Monday, December 8, 2008

Christmas Movie

In the winter of 1914, Europe was deeply embroiled in World War I and soldiers hunkered in trenches along the front line. Enemy lines were separated by a narrow stretch of land referred to as "No Man's Land". Fighting had been vicious and brutal but on Christmas Eve the sounds of men celebrating the holiday with music and the familiar spirit of Christ united the men. The enemies fraternized and "No Man's Land" became a place for building friendship, worship and even an occasional football game.
This true and moving story is portrayed beautifully in the French movie "Joyeux Noel" made in 2005. My husband and I fell in love with the movie last Christmas season. We watched it again last night. I highly recommend it. It is a story of the true spirit of Christ and Christmas.

Add it to your Netflix list or look for it at your local video rental store, but definitely watch it this season. It is moving and beautiful. Be sure to the watch the director's interview in "Special Features" to find out more about this amazing event in our history.

You can read about this story in the picture book "Silent Night, Holy Night" illustrated by Robert T. Barrett and featuring the Mormon Tabernacle Choir.

Friday, December 5, 2008

Sandra Boynton

If you're a mom of toddlers/preschoolers/children and you're not already familiar with Sandra Boynton's adorable books, you are definitely missing out (and maybe not on our planet). My kids and I *LOVE* Sandra. Her illustrations are darling and her writing is poetic, ironic and funny.

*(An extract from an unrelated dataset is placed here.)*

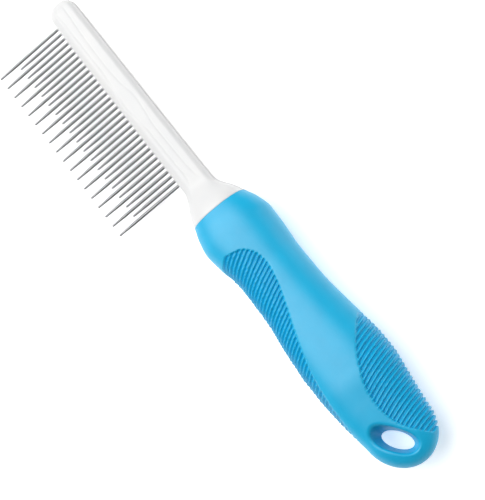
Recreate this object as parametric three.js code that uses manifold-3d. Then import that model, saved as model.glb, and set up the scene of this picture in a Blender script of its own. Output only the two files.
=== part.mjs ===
// Pet grooming comb: a stiff plastic core with a row of steel teeth, and a soft moulded grip.
//
// Units are millimetres. While it is being drawn, the comb lies with
//   X along its length, 0 at the tip of the bar,
//   Y across it, 0 at the edge of the bar that carries the teeth (they point along -Y),
//   Z through its thickness, 0 on the mid-plane, about which both faces mirror each other.
// At the end the whole comb is moved so that the origin is under the middle of its box.

import * as THREE from 'three';
import { mergeVertices } from 'three/addons/utils/BufferGeometryUtils.js';
import Module from 'manifold-3d';

const { degToRad, lerp } = THREE.MathUtils;
const wasm = await Module();
wasm.setup();

// ---------------------------------------------------------------- driving dimensions

// Tooth row: long and short pins take turns, and it starts and ends with a long one.
const TOOTH_COUNT = 35;
const TOOTH_PITCH = 2.1;
const FIRST_TOOTH_X = 7.2;
const LONG_REACH = 27.2;
const SHORT_REACH = 19.3;
const TOOTH_RADIUS = 0.6;
const TOOTH_TIP_RADIUS = 0.4;
const TOOTH_TAPER = 7;
const TOOTH_SIDES = 12;

// Blind holes in the bar that hold the tooth roots.
const SEAT_DEPTH = 6;
const SEAT_CLEARANCE = 0.12;

// Bar and neck of the core.
const BAR_HALF_THICKNESS = 3.6;
const BAR_EDGE_HALF_THICKNESS = 2.7;
const BAR_BACK_RADIUS = 2.3;
const BAR_BEVEL = 2.6;
const BAR_EDGE_CHAMFER = 0.8;
const BAR_TIP_LENGTH = 6;
const BAR_TIP_POWER = 2.4;
const NECK_START_X = 82;
const SHOULDER_X = 94.7;

// Silhouette of the core in plan, as [x, tooth side y, back y].
const CORE_OUTLINE = [
  [0, 0.3, 10.7],
  [20, 0, 10.8],
  [NECK_START_X, 0, 11.3],
  [85, -0.8, 11.6],
  [87.5, -2, 12.8],
  [91, -3.8, 15.2],
  [SHOULDER_X, -4.9, 17],
];

// Tang of the core, hidden inside the grip.
const TANG_END_X = 179;
const TANG_HALF_WIDTH = 6;
const TANG_HALF_THICKNESS = 4;
const TANG_CENTRE_Y = 7.4;
const TANG_TAPER = 0.75;
const TANG_SIDES = 16;

// Soft grip, moulded over the tang and flush with the core at its shoulder.
const MOULD_GAP = 0.3;
const GRIP_POWER = 2.4;
const GRIP_SIDES = 28;
const GRIP_END_X = 203.2;
const GRIP_END_START_X = 190;
const GRIP_END_POWER = 2;

// Silhouette of the grip, as [x, tooth side y, back y, half thickness].
const GRIP_OUTLINE = [
  [SHOULDER_X, -4.9, 17, 8.4],
  [99, -6.3, 19, 9.3],
  [104.5, -7.2, 20.3, 9.8],
  [111, -6.4, 20.2, 9.6],
  [121, -4.9, 19.6, 9.1],
  [133, -5, 19.9, 9],
  [148, -6.5, 21.6, 9.5],
  [160, -7.2, 23.3, 9.8],
  [167, -7.1, 23.5, 9.8],
  [177, -6.4, 22.4, 8.7],
  [GRIP_END_START_X, -4.5, 21, 7],
  [GRIP_END_X, -3.6, 20.4, 6.2],
];

// Hang hole: an oval through the end of the grip, with a flared rim on both faces.
const HOLE_CENTRE = { x: 192.3, y: 5.5 };
const HOLE_HALF_LENGTH = 5.9;
const HOLE_HALF_WIDTH = 3.1;
const HOLE_TILT = degToRad(36);
const HOLE_FLARE = 2.2;
const HOLE_SIDES = 28;

// ---------------------------------------------------------------- finishes

const WHITE_PLASTIC = { color: 0xf2f3f3, roughness: 0.35, metalness: 0 };
const BLUE_SOFT_TOUCH = { color: 0x2fa9dd, roughness: 0.6, metalness: 0 };
const STEEL = { color: 0xb9bcbf, roughness: 0.25, metalness: 1 };

// ---------------------------------------------------------------- geometry helpers

// Smooth curve through hand-placed knots: a cubic with no overshoot between them.
function smoothCurve(knots, column) {
  const xs = knots.map((knot) => knot[0]);
  const ys = knots.map((knot) => knot[column]);
  const rise = (i) => (ys[i + 1] - ys[i]) / (xs[i + 1] - xs[i]);
  const slopeAt = (i) => {
    if (i === 0) return rise(0);
    if (i === xs.length - 1) return rise(i - 1);
    const before = rise(i - 1);
    const after = rise(i);
    return before * after <= 0 ? 0 : (2 * before * after) / (before + after);
  };
  return (x) => {
    const k = xs.slice(1, -1).filter((knot) => knot <= x).length;
    const span = xs[k + 1] - xs[k];
    const t = (x - xs[k]) / span;
    const fromHere = (1 + 2 * t) * (1 - t) ** 2 * ys[k] + t * (1 - t) ** 2 * span * slopeAt(k);
    const fromNext = t * t * (3 - 2 * t) * ys[k + 1] + t * t * (t - 1) * span * slopeAt(k + 1);
    return fromHere + fromNext;
  };
}

const signedPower = (value, power) => Math.sign(value) * Math.abs(value) ** power;

// How much of the full section is left at t of the way into a rounded end.
const roundedEnd = (t, power) => (1 - Math.min(1, Math.max(0, t)) ** power) ** (1 / power);

// Closed skin through rings of equal length, with a flat cap on the first and last ring.
function loft(rings) {
  const size = rings[0].length;
  const positions = rings.flat().flatMap((point) => [point.x, point.y, point.z]);
  const index = [];
  for (let r = 0; r < rings.length - 1; r += 1) {
    for (let i = 0; i < size; i += 1) {
      const a = r * size + i;
      const b = r * size + ((i + 1) % size);
      index.push(a, b, b + size, a, b + size, a + size);
    }
  }
  const lastRing = (rings.length - 1) * size;
  for (let i = 1; i < size - 1; i += 1) {
    index.push(0, i + 1, i);
    index.push(lastRing, lastRing + i, lastRing + i + 1);
  }
  const geometry = new THREE.BufferGeometry();
  geometry.setAttribute('position', new THREE.Float32BufferAttribute(positions, 3));
  geometry.setIndex(index);
  return geometry;
}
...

My kids and I and even my husband especially enjoy her music. Her lyrics are hilarious and endearing and the music is great. The songs are performed by professional entertainers such as Kevin Bacon, Meryl Streep, Allison Kraus and Hootie and the Blowfish. We love to get up and boogie to "Philadelphia Chickens" and rock out to "Dog Train". You can find these and her latest book/CD at any local book store. And don't forget to check out Sandra Boynton's website.

Wednesday, December 3, 2008

Book Review: Room for a Little One

Our family loves books. I am not sure if a love for reading is one of those nature or nurture characteristics; it is probably a little of both. My dad loves to read. I never saw him without a book in his hand, books in his car, books at the breakfast table. Whether I inherited that quality, or just learned it by example, I am the same way. I read at least a book a week, and rarely go anywhere without a book shoved in my bag or car - just in case. I am afraid I have passed it along to my son, and my daughter might be doomed for the same destiny, it is too early to tell.

At nursery, my two-year-old son spends his time with the books. At home, he sits for hours reading his books, or being read to. He lugs them all over the house with him, and will ask just about anyone to read to him. When I took him to the children's museum in our town, I lost him for a second, only to look over and one of the workers was sitting with him, reading a book he had found. I was not at all surprised.

So those are my qualifications for writing book reviews: I love books. My kids love books. We rarely buy our children any other kind of present besides books. I am not an expert in children's literature, just a lover of words.

Book Review #1: Room for a Little One by Martin Waddell, illustrated by Jason Cockcroft

We bought this book for my son's first Christmas. What a terrific find! We read it all year. The illustrations are beautiful and the story is so simple. It begins: "Kind ox lay in his stable."

Kind ox encounters several kinds of animals: a dog, a cat, a mouse. They are all invited into the stable, a place of love and devoid of fear. Each time, kind ox tells them: "Come inside, there is always room for a little one here." Finally, tired donkey comes. He carries Mary, and is led by Joseph. They are invited into the stable. And Mary has her baby with the animals all around. It ends, "That cold winter's night, beneath the star's light, a little one came for the world."

The poetic verses are beautiful and capture the spirit of Christ, and the spirit of Christmas. And, my son loves animals, making this book even more enticing.

I usually cry when I read this book. I usually finish with a resolve to be a little more welcoming, a little more loving. And I always love feeling the spirit of that stable, where Jesus was born. Like the birth of the Savior, this story is simple. It is beautiful, and it is poignant. Whether you are two, or thirty-two, you will love Room for a Little One.